This project is a collaborative effort where I was responsible for all the software development using Unity, Flask RestAPI, and Arduino code. The hardware components and diagrams were developed by other team members. The aim was to create an integrated application that facilitates interaction between physical (NodeMCU ESP8266) and digital (Android App) components. The application's primary function is to monitor water consumption, utilizing simulated values from a potentiometer on the NodeMCU and user-defined parameters within the app.

System Components

Android Application

  • Utilized Unity Software for creating an application that interfaces with the API to fetch and record user-generated data.
    • Libraries Used in Unity:
      • LitJson: Handling JSON data in C#
      • TMPro: Utilization of advanced typography in Unity
      • UnityEngine.Networking: Sending and downloading data to/from the API

Flask-based RestAPI

  • Implemented to enable communication between the system's components: database, app, and NodeMCUs.
    • Libraries Used in Python:
      • flask: Framework for defining routes
      • hashlib: Library for password encryption
      • MySQL Connector: Connection between MySQL and Python

MySQL Database

  • Employed for storing and managing data related to user accounts, water consumption, sensor values and system alerts.

Main NodeMCU

  • Implemented for simulating the alert system and irregularities using LED sensors. These sensors fetched data from the database to determine when to activate or deactivate alerts.

Water Consumption NodeMCU

  • Used to simulate water consumption via a potentiometer, enabling users to adjust analog values reflected within the application.

Libraries Used in Arduino (NodeMCU):

  • ESP8266WiFi.h: WiFi connectivity library for NodeMCU
  • ESP8266HTTPClient.h: HTTP client library for NodeMCU
  • ArduinoJson.h: Library for handling JSON data in NodeMCU

Use Cases

Pressure

  • Detects irregularities in water pressure.
  • Default pressure: 250 kilopascals, user-adjustable within the range of 150 - 300 kilopascals.
  • Alerts triggered when pressure falls outside the accepted range, reflected in LED activation.

Humidity

  • Alerts triggered when humidity exceeds 60% or falls below 30%.
  • User-defined threshold within the application.
  • Alerts reflected in the database, NodeMCU LED, and the app's alert menu.

Temperature

  • Monitors water temperature within the range of 30°C to 50°C.
  • User-adjustable within the application.
  • Alerts triggered if temperature surpasses set limits, reflected in NodeMCU LED.

Consumption

  • Monitors water consumption using a potentiometer.
  • Alerts generated when consumption exceeds 150 liters.
  • Alerts reflected in the application and NodeMCU via specific LED activation.

Alerts Management

  • Detects and manages active alerts.
  • LEDs activated when specific sensor alerts are triggered.
  • User can dismiss alerts in the app, turning off the LED.

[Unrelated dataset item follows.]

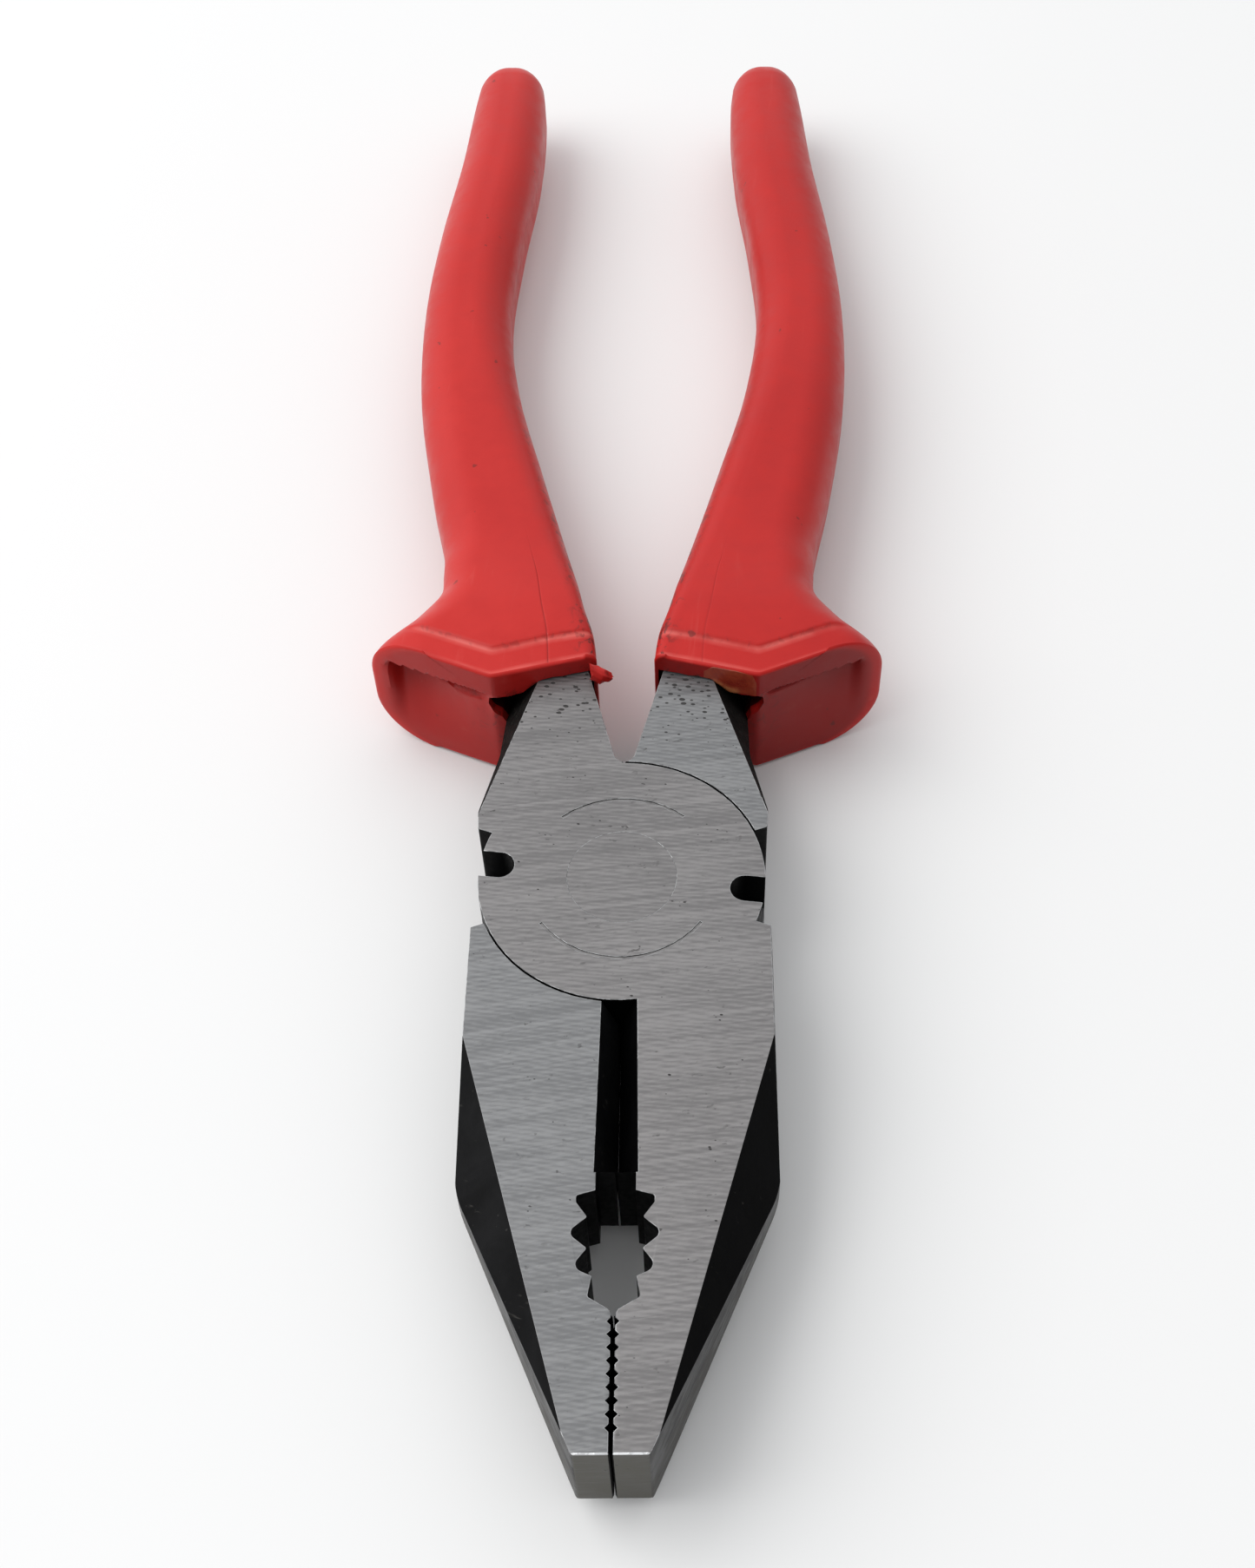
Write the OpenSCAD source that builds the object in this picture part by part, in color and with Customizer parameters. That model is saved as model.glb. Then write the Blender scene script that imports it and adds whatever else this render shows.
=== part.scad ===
// Combination pliers, 207 mm long: two equal forgings lapped on a flush rivet,
// with a moulded guard sleeve bonded on each tang.
// The origin is on the pivot axis, in the plane of the joint's under-face.
// +Y runs to the handles, -Y to the nose and +Z out of the upper face. The jaws are closed.

/* [Head] */
// Thickness of the steel head, face to face
head_t = 11.5; // [10:0.5:13]
// Radius of each joint disc
disc_r = 14.7; // [14:0.1:15.5]
// Width of the dark seam round each disc
seam_w = 0.2; // [0.1:0.05:0.3]
// Gap between the two discs' lapped faces
lap_gap = 0.1; // [0.06:0.02:0.2]

/* [Jaws] */
// Distance from the pivot to the nose end
nose_len = 59.4; // [57:0.1:62]
// Half-width of the closed jaws at their mid-thickness
jaw_half_w = 15.4; // [15:0.1:16]
// How much narrower each side is at the ground faces
side_draft = 0.3; // [0.1:0.1:0.6]
// Half-width of the nose end
nose_half_w = 3.4; // [3:0.1:4]
// Sideways slope of the nose flanks, per millimetre of length
nose_slope = 0.454; // [0.44:0.002:0.47]
// Half-width of the ground face at the nose end
face_half_w = 3.7; // [3.5:0.1:4]
// Sideways slope of the ground face's edge, per millimetre of length
face_slope = 0.279; // [0.27:0.001:0.29]
// Dip of the black flank bevels below the ground faces, in degrees
flank_dip = 47; // [40:1:55]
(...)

Hardware Functionality Description (NodeMCU Expansion PCB)

The NodeMCU Expansion PCB utilizes two shift registers and a multiplexer. These components effectively control the 6 7-segment displays, minimizing microcontroller pin usage by receiving data serially but presenting it in parallel. Multiplexing technique enables control of active displays and segments. Dynamic display updates simulate simultaneous activation by alternating display activity.

The multiplexer handles multiple inputs (4 in this case) and 2 selection bits, enabling reading from a single analog input among 4 options. Logical gates facilitate effective multiplexer operation, managing multiple inputs while directing a specific signal to the output. Additionally, a potentiometer simulating a sensor input is connected to the multiplexer using voltage, ground, and analog cables.

Required NodeMCU Programs for Implementation Testing

For implementation testing, Arduino programs with libraries such as ESP8266WiFi.h, ESP8266HTTPClient.h, and ArduinoJson.h are required. These libraries manage internet connectivity, HTTP requests, and JSON data handling, respectively. Additionally, a functioning database for data storage, and the Flask-based API code written in Python are necessary.

Utility of Source Codes and Database Components

The Arduino code initiates internet connection and interacts with the database and API. It sets constants for network credentials, variables for database interaction, and defines pins for display control. Functions for updating displays, handling water consumption data via HTTP POST requests, and managing sensor alerts are included.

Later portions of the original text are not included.